• EXERCISE INPUT
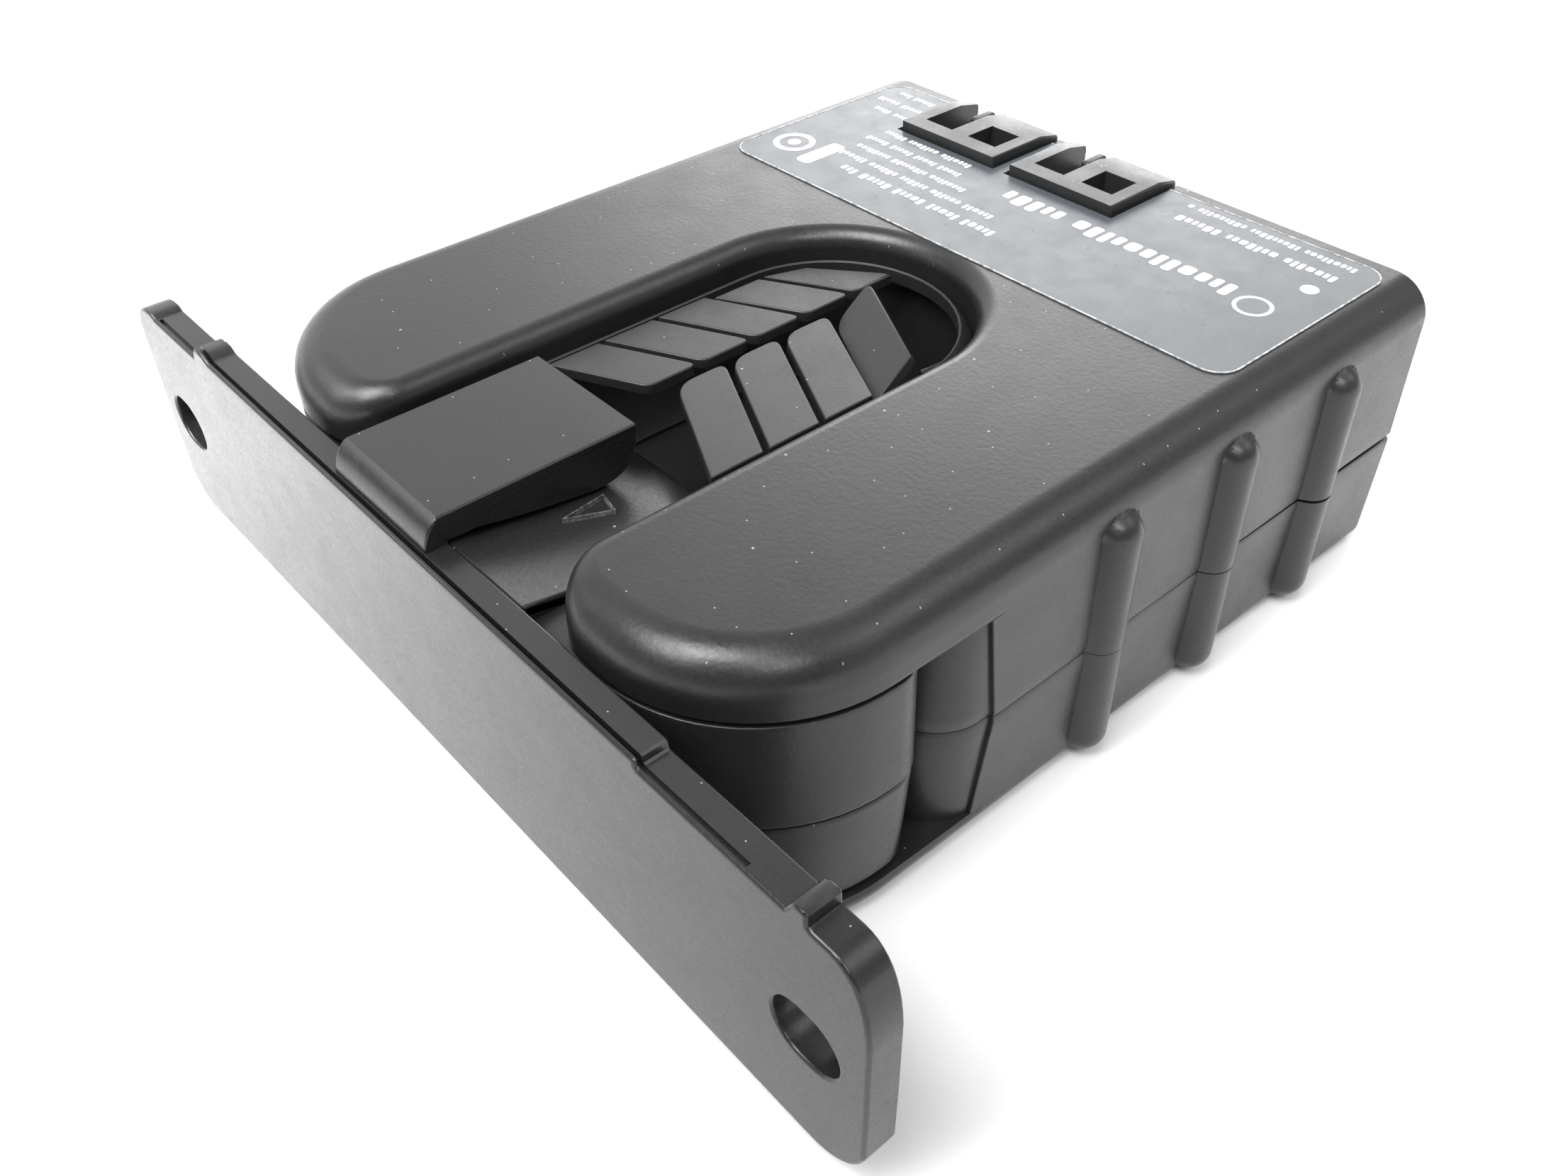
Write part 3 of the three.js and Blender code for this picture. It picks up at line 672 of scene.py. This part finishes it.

---

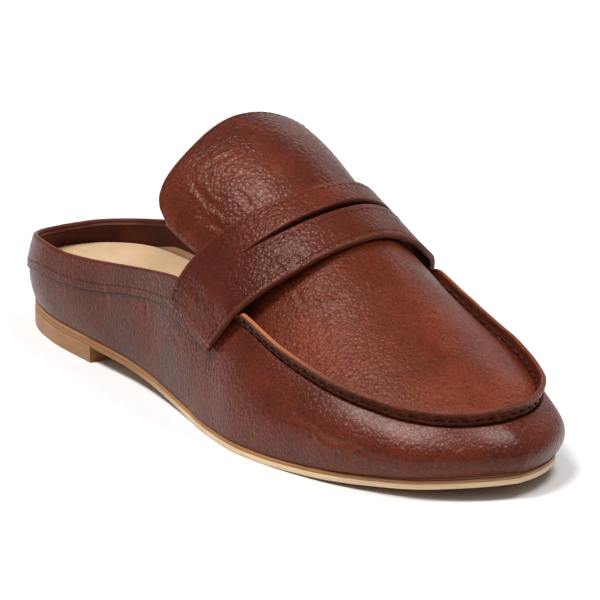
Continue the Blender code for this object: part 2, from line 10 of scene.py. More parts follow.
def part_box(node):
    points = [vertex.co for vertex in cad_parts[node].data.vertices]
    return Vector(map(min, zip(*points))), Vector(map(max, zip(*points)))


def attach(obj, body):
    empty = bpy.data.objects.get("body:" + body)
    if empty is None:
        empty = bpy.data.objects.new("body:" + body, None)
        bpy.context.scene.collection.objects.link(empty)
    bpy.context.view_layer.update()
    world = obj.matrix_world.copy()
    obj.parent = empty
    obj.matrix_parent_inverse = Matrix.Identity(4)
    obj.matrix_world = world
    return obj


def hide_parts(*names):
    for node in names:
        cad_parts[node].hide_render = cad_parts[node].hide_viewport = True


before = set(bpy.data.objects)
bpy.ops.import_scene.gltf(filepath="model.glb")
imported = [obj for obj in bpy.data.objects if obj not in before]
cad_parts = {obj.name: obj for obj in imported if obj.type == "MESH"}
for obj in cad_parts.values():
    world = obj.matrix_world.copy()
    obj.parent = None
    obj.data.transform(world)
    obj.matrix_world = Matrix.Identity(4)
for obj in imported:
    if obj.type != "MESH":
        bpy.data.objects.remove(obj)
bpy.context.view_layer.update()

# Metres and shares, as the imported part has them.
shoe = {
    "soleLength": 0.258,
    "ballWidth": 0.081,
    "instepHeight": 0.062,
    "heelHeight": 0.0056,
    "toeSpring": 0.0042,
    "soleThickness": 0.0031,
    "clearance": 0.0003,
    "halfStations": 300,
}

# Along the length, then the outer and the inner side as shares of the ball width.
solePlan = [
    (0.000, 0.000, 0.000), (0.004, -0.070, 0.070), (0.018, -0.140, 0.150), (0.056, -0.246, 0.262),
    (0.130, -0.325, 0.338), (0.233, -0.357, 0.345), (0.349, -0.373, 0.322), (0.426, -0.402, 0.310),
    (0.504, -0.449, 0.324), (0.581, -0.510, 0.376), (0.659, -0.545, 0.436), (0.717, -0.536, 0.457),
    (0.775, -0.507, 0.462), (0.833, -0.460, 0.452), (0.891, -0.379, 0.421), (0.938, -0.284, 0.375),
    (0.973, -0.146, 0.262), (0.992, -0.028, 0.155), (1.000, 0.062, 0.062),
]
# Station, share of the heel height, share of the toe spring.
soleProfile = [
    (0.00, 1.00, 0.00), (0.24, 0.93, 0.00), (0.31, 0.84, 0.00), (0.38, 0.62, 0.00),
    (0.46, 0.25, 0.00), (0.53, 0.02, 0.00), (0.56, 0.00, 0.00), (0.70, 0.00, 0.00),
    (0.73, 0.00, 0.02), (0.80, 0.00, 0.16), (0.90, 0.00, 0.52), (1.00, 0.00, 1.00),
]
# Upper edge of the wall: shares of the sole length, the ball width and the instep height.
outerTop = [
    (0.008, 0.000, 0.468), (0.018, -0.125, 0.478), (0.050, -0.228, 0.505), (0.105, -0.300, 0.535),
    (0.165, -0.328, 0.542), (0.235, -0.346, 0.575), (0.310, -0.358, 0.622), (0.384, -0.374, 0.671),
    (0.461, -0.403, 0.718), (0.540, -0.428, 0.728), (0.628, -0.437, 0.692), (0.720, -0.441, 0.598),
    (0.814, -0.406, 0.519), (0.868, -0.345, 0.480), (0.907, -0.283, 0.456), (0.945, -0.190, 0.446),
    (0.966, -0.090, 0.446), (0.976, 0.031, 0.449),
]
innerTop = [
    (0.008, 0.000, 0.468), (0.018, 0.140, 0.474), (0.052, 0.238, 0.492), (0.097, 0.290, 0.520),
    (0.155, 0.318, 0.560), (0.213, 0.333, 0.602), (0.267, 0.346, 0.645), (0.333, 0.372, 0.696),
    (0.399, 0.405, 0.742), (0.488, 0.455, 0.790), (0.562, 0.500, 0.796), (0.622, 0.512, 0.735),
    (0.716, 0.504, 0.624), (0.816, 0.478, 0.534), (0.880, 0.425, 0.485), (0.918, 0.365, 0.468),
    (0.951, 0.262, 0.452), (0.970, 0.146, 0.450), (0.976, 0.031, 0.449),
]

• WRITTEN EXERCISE
Within the listing above, the range opens at the line with "Continue the Blender" and closes at the line with "obj.parent = empty". Reproduce exactly the lines of that range, including both ends.

• ANSWER FOR THE TASK
Continue the Blender code for this object: part 2, from line 10 of scene.py. More parts follow.
def part_box(node):
    points = [vertex.co for vertex in cad_parts[node].data.vertices]
    return Vector(map(min, zip(*points))), Vector(map(max, zip(*points)))


def attach(obj, body):
    empty = bpy.data.objects.get("body:" + body)
    if empty is None:
        empty = bpy.data.objects.new("body:" + body, None)
        bpy.context.scene.collection.objects.link(empty)
    bpy.context.view_layer.update()
    world = obj.matrix_world.copy()
    obj.parent = empty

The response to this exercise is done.